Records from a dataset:

= = = =

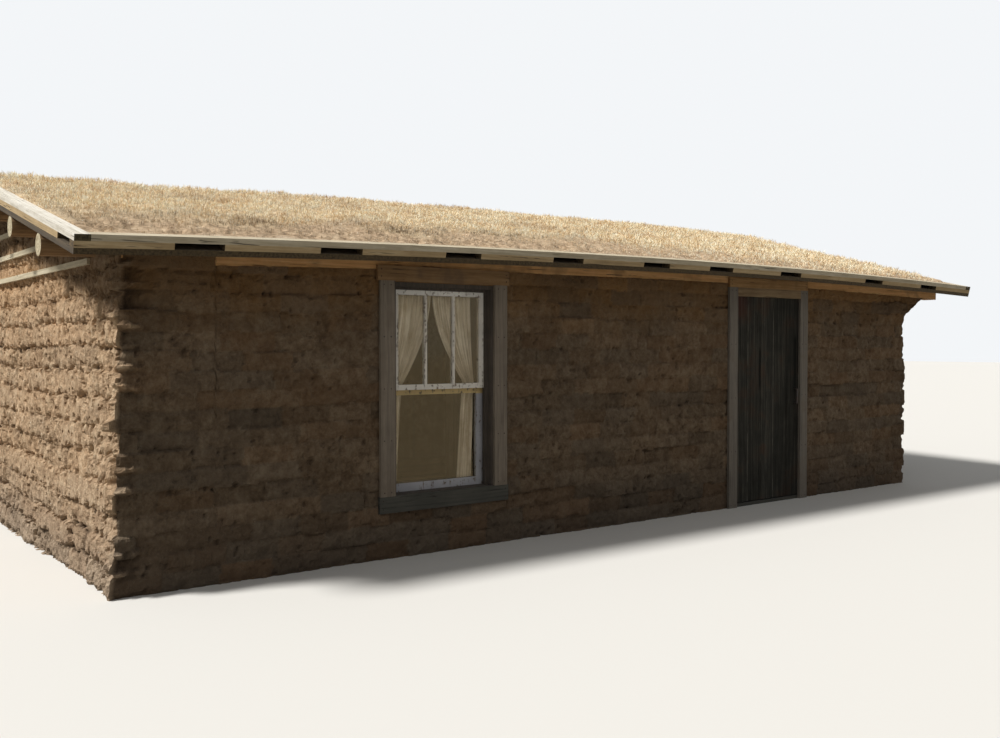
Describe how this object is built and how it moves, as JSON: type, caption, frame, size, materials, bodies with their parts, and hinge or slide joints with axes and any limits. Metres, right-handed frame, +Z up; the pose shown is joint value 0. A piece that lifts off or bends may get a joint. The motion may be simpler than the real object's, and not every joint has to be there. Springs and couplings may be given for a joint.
{
  "type": "turf house",
  "caption": "One-room turf house with sod walls, a low gabled turf roof on logs and boards, a curtained sash window and a hinged plank door.",
  "frame": {"origin": "centre of the roof's plan, at the foot of the walls", "axes": "X along the front wall, to the right as seen from in front of it, Y from the front wall to the back wall, Z up"},
  "size_m": [9.42, 6.2748, 2.8993],
  "materials": {
    "sod_wall": "dry laid sod bricks, earth brown, rough, with root fibres",
    "roof_turf": "dry straw coloured grass on grey brown earth",
    "roof_boards": "bare sawn boards, weathered grey",
    "curb_blocks": "bare softwood, weathered grey green",
    "curb_boards": "bare softwood, bleached pale",
    "logs": "peeled logs, weathered brown grey",
    "plate_timber": "sawn timber, orange brown, matt",
    "gable_boards": "bare planks, weathered grey brown",
    "floor_boards": "worn bare boards",
    "frame_timber": "rough planks, dark grey brown",
    "door_boards": "bare planks, weathered dark grey",
    "casing_boards": "bare boards, weathered grey",
    "warm_boards": "bare boards, weathered ochre brown",
    "hinge_iron": "forged iron, dark, dull",
    "sash_paint": "white paint, peeling to grey wood",
    "window_glass": "clear old glass, glossy",
    "curtain_cloth": "thin cream cotton, matt"
  },
  "bodies": {
    "house": {"back_roof_deck": "roof_boards", "back_turf": "roof_turf", "back_wall": "sod_wall", "curtain_left": "curtain_cloth", "curtain_right": "curtain_cloth", "curtain_rod": "hinge_iron", "door_casings": "casing_boards", "door_head": "frame_timber", "door_head_board": "casing_boards", "door_hinge_pins": "hinge_iron", "door_jambs": "frame_timber", "door_lintel_board": "warm_boards", "door_threshold": "frame_timber", "eave_curb_blocks": "curb_blocks", "eave_curb_boards": "curb_boards", "floor": "floor_boards", "front_roof_deck": "roof_boards", "front_turf": "roof_turf", "front_wall_left": "sod_wall", "front_wall_middle": "sod_wall", "front_wall_over_door": "sod_wall", "front_wall_over_window": "sod_wall", "front_wall_right": "sod_wall", "front_wall_under_window": "sod_wall", "gable_planks": "gable_boards", "left_gable_wall": "sod_wall", "lower_sash": "sash_paint", "purlin_logs": "logs", "rake_curb_blocks": "curb_blocks", "rake_curb_boards": "curb_boards", "ridge_log": "logs", "right_gable_wall": "sod_wall", "upper_sash": "sash_paint", "wall_plates": "plate_timber", "window_casings": "casing_boards", "window_glass": "window_glass", "window_head_casing": "warm_boards", "window_lining": "frame_timber", "window_sill_board": "casing_boards", "window_stops": "frame_timber"},
    "door": {"door_planks": "door_boards", "door_ledges": "door_boards", "door_hinge_straps": "hinge_iron", "door_pull": "hinge_iron"}
  },
  "joints": [
    {"name": "door_hinge", "type": "hinge", "parent": "house", "child": "door", "pos_m": [1.142, -2.752, 1], "axis": [0, 0, 1], "range_deg": [0, 90]}
  ]
}
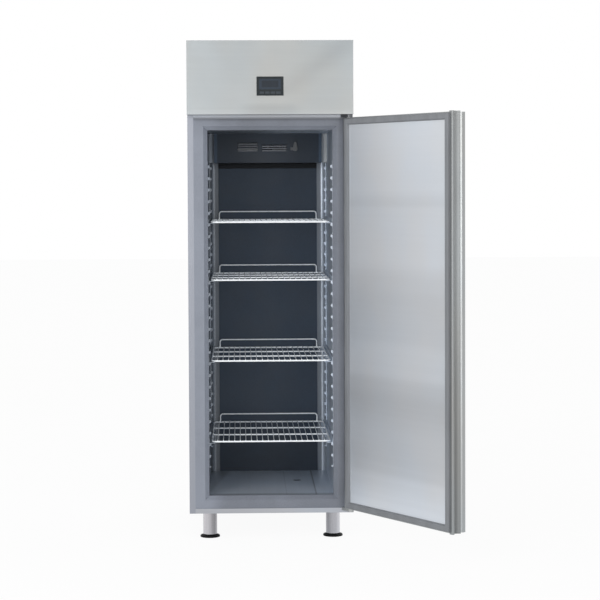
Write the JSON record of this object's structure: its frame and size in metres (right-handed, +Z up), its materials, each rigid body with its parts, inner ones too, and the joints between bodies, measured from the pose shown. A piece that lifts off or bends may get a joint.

= = = =

## Exercise objective
Repeat all of the entries exactly.

## Response below
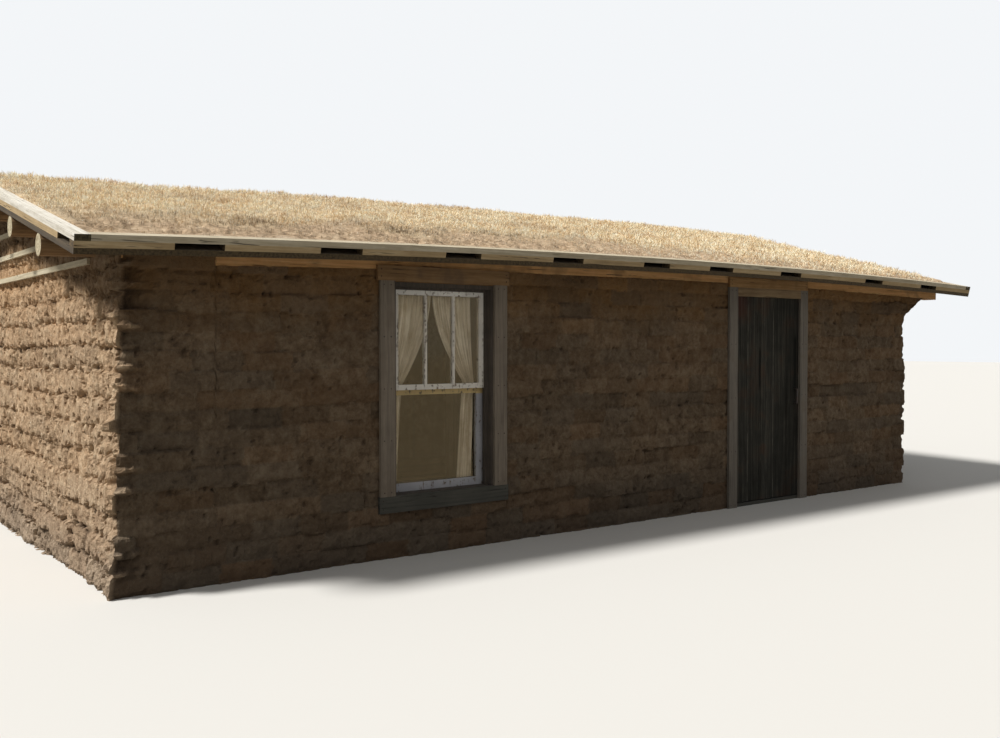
Describe how this object is built and how it moves, as JSON: type, caption, frame, size, materials, bodies with their parts, and hinge or slide joints with axes and any limits. Metres, right-handed frame, +Z up; the pose shown is joint value 0. A piece that lifts off or bends may get a joint. The motion may be simpler than the real object's, and not every joint has to be there. Springs and couplings may be given for a joint.
{
  "type": "turf house",
  "caption": "One-room turf house with sod walls, a low gabled turf roof on logs and boards, a curtained sash window and a hinged plank door.",
  "frame": {"origin": "centre of the roof's plan, at the foot of the walls", "axes": "X along the front wall, to the right as seen from in front of it, Y from the front wall to the back wall, Z up"},
  "size_m": [9.42, 6.2748, 2.8993],
  "materials": {
    "sod_wall": "dry laid sod bricks, earth brown, rough, with root fibres",
    "roof_turf": "dry straw coloured grass on grey brown earth",
    "roof_boards": "bare sawn boards, weathered grey",
    "curb_blocks": "bare softwood, weathered grey green",
    "curb_boards": "bare softwood, bleached pale",
    "logs": "peeled logs, weathered brown grey",
    "plate_timber": "sawn timber, orange brown, matt",
    "gable_boards": "bare planks, weathered grey brown",
    "floor_boards": "worn bare boards",
    "frame_timber": "rough planks, dark grey brown",
    "door_boards": "bare planks, weathered dark grey",
    "casing_boards": "bare boards, weathered grey",
    "warm_boards": "bare boards, weathered ochre brown",
    "hinge_iron": "forged iron, dark, dull",
    "sash_paint": "white paint, peeling to grey wood",
    "window_glass": "clear old glass, glossy",
    "curtain_cloth": "thin cream cotton, matt"
  },
  "bodies": {
    "house": {"back_roof_deck": "roof_boards", "back_turf": "roof_turf", "back_wall": "sod_wall", "curtain_left": "curtain_cloth", "curtain_right": "curtain_cloth", "curtain_rod": "hinge_iron", "door_casings": "casing_boards", "door_head": "frame_timber", "door_head_board": "casing_boards", "door_hinge_pins": "hinge_iron", "door_jambs": "frame_timber", "door_lintel_board": "warm_boards", "door_threshold": "frame_timber", "eave_curb_blocks": "curb_blocks", "eave_curb_boards": "curb_boards", "floor": "floor_boards", "front_roof_deck": "roof_boards", "front_turf": "roof_turf", "front_wall_left": "sod_wall", "front_wall_middle": "sod_wall", "front_wall_over_door": "sod_wall", "front_wall_over_window": "sod_wall", "front_wall_right": "sod_wall", "front_wall_under_window": "sod_wall", "gable_planks": "gable_boards", "left_gable_wall": "sod_wall", "lower_sash": "sash_paint", "purlin_logs": "logs", "rake_curb_blocks": "curb_blocks", "rake_curb_boards": "curb_boards", "ridge_log": "logs", "right_gable_wall": "sod_wall", "upper_sash": "sash_paint", "wall_plates": "plate_timber", "window_casings": "casing_boards", "window_glass": "window_glass", "window_head_casing": "warm_boards", "window_lining": "frame_timber", "window_sill_board": "casing_boards", "window_stops": "frame_timber"},
    "door": {"door_planks": "door_boards", "door_ledges": "door_boards", "door_hinge_straps": "hinge_iron", "door_pull": "hinge_iron"}
  },
  "joints": [
    {"name": "door_hinge", "type": "hinge", "parent": "house", "child": "door", "pos_m": [1.142, -2.752, 1], "axis": [0, 0, 1], "range_deg": [0, 90]}
  ]
}
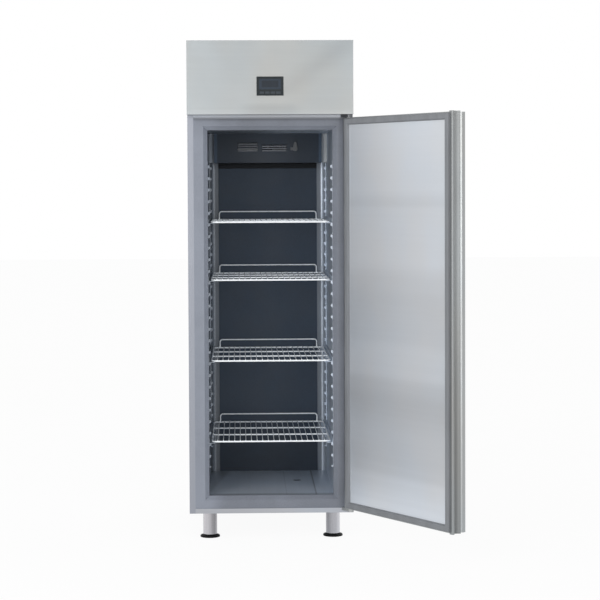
Write the JSON record of this object's structure: its frame and size in metres (right-handed, +Z up), its materials, each rigid body with its parts, inner ones too, and the joints between bodies, measured from the pose shown. A piece that lifts off or bends may get a joint.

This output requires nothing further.